Когда мне было лет семь, мы ездили на родину отца в селение Урахи. Что я помню — только горы и горы. Аул с плоскими крышами, и мы в одном из домов.
Имена хозяев я не помню, но мой старший брат говорил, что это дом Шахбана Курбанова. Мне нравилось, что в дом, сложенный из речного камня, можно войти с улицы, а выглянув в оконце из низкой, темной обширной комнаты, увидеть где-то далеко внизу пропасть, и ты находишься на страшной высоте. И еще меня пленяла маленькая дверца в стене — вела в другие помещения. Чтобы в нее пройти, надо согнуться в три погибели. Дверца, можно сказать, потайная, коврами скрытая. А вдруг за ней лестница потайная? Все может быть. Ведь каждый такой дом имел свои секреты. Во время Кавказской войны или набегов соседей превращался он в своеобразную крепостцу, из которой выбраться и спастись при необходимости можно было только посвященному. Между прочим, такую же маленькую дверцу видела я девочкой гораздо позже в Москве в музейных палатах бояр Романовых у Красной площади. И там действительно дверца открывалась на узенькую потайную лестницу.

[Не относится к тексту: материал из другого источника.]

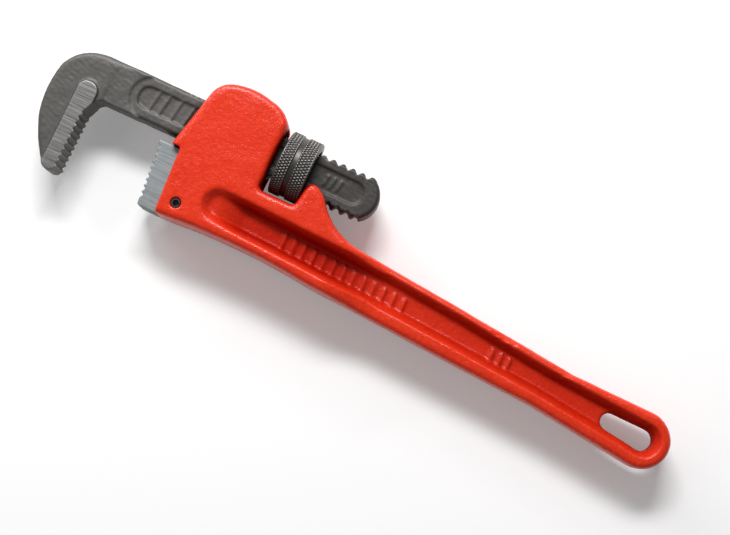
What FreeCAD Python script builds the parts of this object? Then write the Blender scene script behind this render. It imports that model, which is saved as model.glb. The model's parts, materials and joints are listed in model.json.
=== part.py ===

В главной зале, в Урахах, на полу лежали только ковры и ничего больше. А в нишах тюфяки, подушки, мутаки, одеяла и ковры, только свернутые. Когда нас угощали, то все сидели на подушках за низеньким столиком. Мне нравились пустые комнаты, где ничего нет кроме старинных ковров на полу и минимум вещей. Так, когда мы с мамой в Москве ездили в гости к нашему родичу, известному хирургу по фамилии Далгат (он вернулся из Берлина, зачем?), у него в громадной гостиной на полу лежал роскошный ковер и стоял концертный рояль. И больше ничего. Мы с дочкой доктора играли и возились на этом ковре. А в Болшеве, где я жила летом у наших друзей, была для меня одна загадочная комната, окнами в густую сирень. В ней ничего не было, кроме большого ковра. Хорошо!